• [WHAT THIS TASK INVOLVES]
Write out exactly the lines that run from the line containing "(370, 0, TUBE_Z))" through the line containing "bpy.context.scene.collection.objects.link(empty)"; both end lines belong to the answer.

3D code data
--

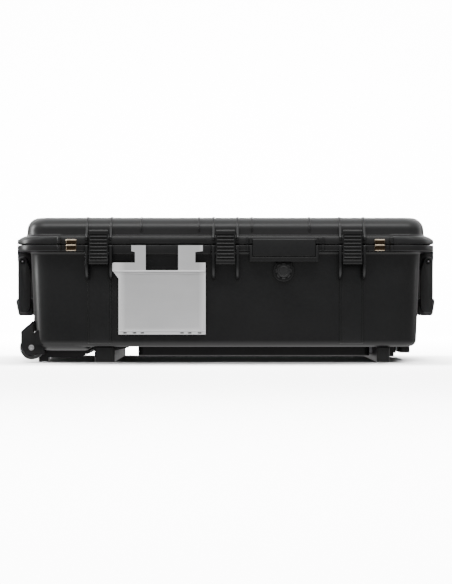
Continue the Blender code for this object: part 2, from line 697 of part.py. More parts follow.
for side, name in ((-1, "front"), (1, "rear")):
    pivot = empty(f"wheel_{name}_pivot", (WHEEL_X, side * 200.0, WHEEL_Z))
    y0, y1 = side * WHEEL_Y0, side * WHEEL_Y1
    part(
        f"wheel_{name}_tyre",
        "rubber",
        turned(
            bmesh.new(),
            [(17.6, y0), (22.7, y0), (WHEEL_R, y0 + side * 3), (WHEEL_R, y1 - side * 3), (22.7, y1), (17.6, y1)],
            WHEEL_X,
            WHEEL_Z,
            30,
        ),
        parent=pivot,
    )
    part(
        f"wheel_{name}_hub",
        "trim",
        turned(
            bmesh.new(),
            [(3.3, y0), (8.0, y0), (9.0, y0 + side * 5), (14.5, y0 + side * 5), (15.0, y0 + side * 0.5), (17.2, y0 + side * 0.5)]
            + [(17.2, y1 - side * 0.5), (15.0, y1 - side * 0.5), (14.5, y1 - side * 5), (9.0, y1 - side * 5), (8.0, y1), (3.3, y1)],
            WHEEL_X,
            WHEEL_Z,
            18,
        ),
        parent=pivot,
    )

# ---------------------------------------------------------------- feet
foot_channels = merged(*[box(290, 340, s * TUBE_Y - 11.9, s * TUBE_Y + 11.9, TUBE_Z - 7.9, TUBE_Z + 7.7) for s in (-1, 1)])
gussets = merged(
    prism("y", [(-265.0, 30.2), (-256.0, 30.2), (-256.0, 17.0)], -205.0, 205.0),
    prism("y", [(-224.0, 30.2), (-193.5, 30.2), (-193.5, 28.6), (-224.0, 22.0)], -205.0, 205.0),
)
part("foot_rail_left", "trim", soft_block(-259.0, -219.0, -219.0, 219.0, 0.0, 30.6, 6.0, 1.6, 3), join=[gussets])
part("foot_rail_right", "trim", soft_block(299.0, 325.0, -219.0, 219.0, 0.0, 30.6, 6.0, 1.6, 3), cut=[foot_channels])
skid = prism(
    "y",
    [(-270.0, 22.4), (-357.2, 22.4), (-366.9, 26.0), (-373.5, 33.4), (-379.0, 33.4), (-379.0, 10.0), (-377.0, 8.0), (-296.0, 8.5), (-284.0, 11.0), (-273.0, 17.0)],
    -172.0,
    172.0,
)
skid_feet = merged(*[soft_block(-374.0, -354.0, s * 150 - 22, s * 150 + 22, 0.0, 12.0, 5.0, 1.5, 3) for s in (-1, 1)])
part("wheel_end_skid", "trim", skid, join=[skid_feet])


# ---------------------------------------------------------------- trolley
SIDES = ((-1, "front"), (1, "rear"))


def tube(side, x0, x1, width, height, wall):
    """One rectangular tube beside the middle, and what hollows it."""
    y, w, h = side * TUBE_Y, width / 2 - wall, height / 2 - wall
    outer = box(x0, x1, y - width / 2, y + width / 2, TUBE_Z - height / 2, TUBE_Z + height / 2)
    return outer, box(x0 - 10, x1 + 10, y - w, y + w, TUBE_Z - h, TUBE_Z + h)


channels = merged(*[box(TROLLEY_X0 + 5, 400, s * TUBE_Y - 11.9, s * TUBE_Y + 11.9, TUBE_Z - 7.9, TUBE_Z + 7.7) for s in (-1, 1)])
part(
    "trolley_housing",
    "trim",
    soft_block(TROLLEY_X0, TROLLEY_X1, -102.0, 102.0, 9.0, 30.6, 10.0, 2.0, 3),
    cut=[channels],
)
channels = merged(*[box(300, 400, s * TUBE_Y - 11.9, s * TUBE_Y + 11.9, TUBE_Z - 7.9, TUBE_Z + 7.7) for s in (-1, 1)])
part("trolley_end_bracket", "trim", soft_block(325.5, 343.0, -102.0, 102.0, 8.0, 30.6, 5.0, 1.5, 3), cut=[channels])
for side, name in SIDES:
    outer, inner = tube(side, TROLLEY_X0 + 7, 342.6, 23.0, 14.8, 1.3)
    part(f"trolley_outer_tube_{name}", "alloy", outer, cut=[inner])

stage_pivot = empty("trolley_stage_one", (343, 0, TUBE_Z))
for side, name in SIDES:
    outer, inner = tube(side, -160.0, 346.8, 19.6, 11.4, 1.2)
    part(f"trolley_mid_tube_{name}", "alloy", outer, cut=[inner], parent=stage_pivot)
    outer, inner = tube(side, 343.4, 347.6, 23.6, 15.4, 1.65)
    part(f"trolley_collar_{name}", "trim", outer, cut=[inner], parent=stage_pivot)

grip_pivot = empty("trolley_stage_two", (348, 0, TUBE_Z))
grip_pivot.parent = stage_pivot
grip_pivot.matrix_parent_inverse = stage_pivot.matrix_world.inverted()
bpy.context.view_layer.update()
for side, name in SIDES:
    outer, inner = tube(side, -150.0, 356.6, 16.4, 8.2, 1.1)
    part(f"trolley_inner_tube_{name}", "alloy", outer, cut=[inner], parent=grip_pivot)

grip = soft_block(352.6, 376.0, -96.0, 96.0, 15.0, 30.2, 7.0, 3.0, 4)
sockets = merged(*[box(350.8, 356.0, s * TUBE_Y - 11.5, s * TUBE_Y + 11.5, 17.0, 28.8) for s in (-1, 1)])
bores = merged(*[box(340, 356.9, s * TUBE_Y - 8.5, s * TUBE_Y + 8.5, TUBE_Z - 4.4, TUBE_Z + 4.4) for s in (-1, 1)])
passage = box(356.8, 369.6, -78.0, 78.0, TUBE_Z - 3.0, TUBE_Z + 3.0)
button_room = box(366.3, 380.0, -20.0, 20.0, TUBE_Z - 4.0, TUBE_Z + 4.0)
part("trolley_grip", "trim", grip, join=[sockets], cut=[bores, passage, button_room], parent=grip_pivot)

release_pivot = empty("trolley_release", (370, 0, TUBE_Z))
release_pivot.parent = grip_pivot
release_pivot.matrix_parent_inverse = grip_pivot.matrix_world.inverted()
bpy.context.view_layer.update()
part("trolley_button", "grey", soft_block(369.9, 376.6, -19.6, 19.6, TUBE_Z - 3.6, TUBE_Z + 3.6, 1.8, 0.8, 3), parent=release_pivot)
rods = merged(*[rod((s * TUBE_Y, TUBE_Z), "x", 200.0, 367.5, 1.6, 8) for s in (-1, 1)])
part("trolley_release_rods", "steel", box(366.4, 369.0, -77.0, 77.0, TUBE_Z - 2.4, TUBE_Z + 2.4), join=[rods], parent=release_pivot)
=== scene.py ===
"""Looks of the drone carrying case: fine shells, moulded details, foam and
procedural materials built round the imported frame. Lengths in the builders below
are millimetres and become metres when a mesh is finished."""

import math
import random

import bmesh
import bpy
from mathutils import Matrix, Vector


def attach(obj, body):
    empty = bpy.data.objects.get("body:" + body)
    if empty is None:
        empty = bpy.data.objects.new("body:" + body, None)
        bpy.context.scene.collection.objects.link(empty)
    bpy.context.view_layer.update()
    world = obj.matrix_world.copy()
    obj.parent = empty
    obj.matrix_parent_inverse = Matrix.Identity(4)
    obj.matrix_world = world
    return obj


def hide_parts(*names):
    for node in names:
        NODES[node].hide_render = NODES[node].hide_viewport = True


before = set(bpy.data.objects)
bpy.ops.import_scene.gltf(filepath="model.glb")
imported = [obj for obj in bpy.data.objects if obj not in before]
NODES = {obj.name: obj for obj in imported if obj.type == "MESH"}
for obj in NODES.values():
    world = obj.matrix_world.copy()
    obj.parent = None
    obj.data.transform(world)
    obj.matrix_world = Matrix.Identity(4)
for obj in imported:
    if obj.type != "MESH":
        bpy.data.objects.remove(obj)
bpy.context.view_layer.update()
MM = 0.001
random.seed(7)

# ------------------------------------------------------------------ materials


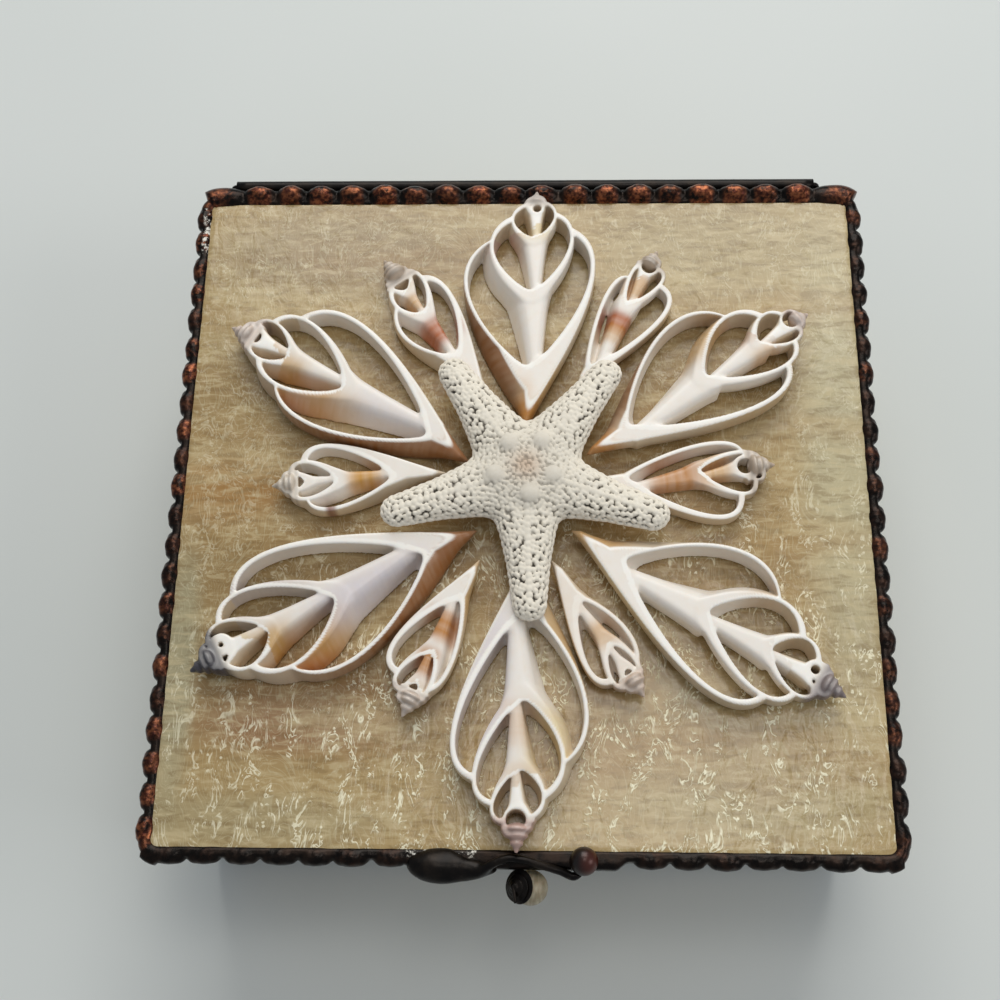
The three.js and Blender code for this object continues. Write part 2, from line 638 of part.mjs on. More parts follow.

--

• [SOLUTION BELOW]
release_pivot = empty("trolley_release", (370, 0, TUBE_Z))
release_pivot.parent = grip_pivot
release_pivot.matrix_parent_inverse = grip_pivot.matrix_world.inverted()
bpy.context.view_layer.update()
part("trolley_button", "grey", soft_block(369.9, 376.6, -19.6, 19.6, TUBE_Z - 3.6, TUBE_Z + 3.6, 1.8, 0.8, 3), parent=release_pivot)
rods = merged(*[rod((s * TUBE_Y, TUBE_Z), "x", 200.0, 367.5, 1.6, 8) for s in (-1, 1)])
part("trolley_release_rods", "steel", box(366.4, 369.0, -77.0, 77.0, TUBE_Z - 2.4, TUBE_Z + 2.4), join=[rods], parent=release_pivot)
=== scene.py ===
"""Looks of the drone carrying case: fine shells, moulded details, foam and
procedural materials built round the imported frame. Lengths in the builders below
are millimetres and become metres when a mesh is finished."""

import math
import random

import bmesh
import bpy
from mathutils import Matrix, Vector


def attach(obj, body):
    empty = bpy.data.objects.get("body:" + body)
    if empty is None:
        empty = bpy.data.objects.new("body:" + body, None)
        bpy.context.scene.collection.objects.link(empty)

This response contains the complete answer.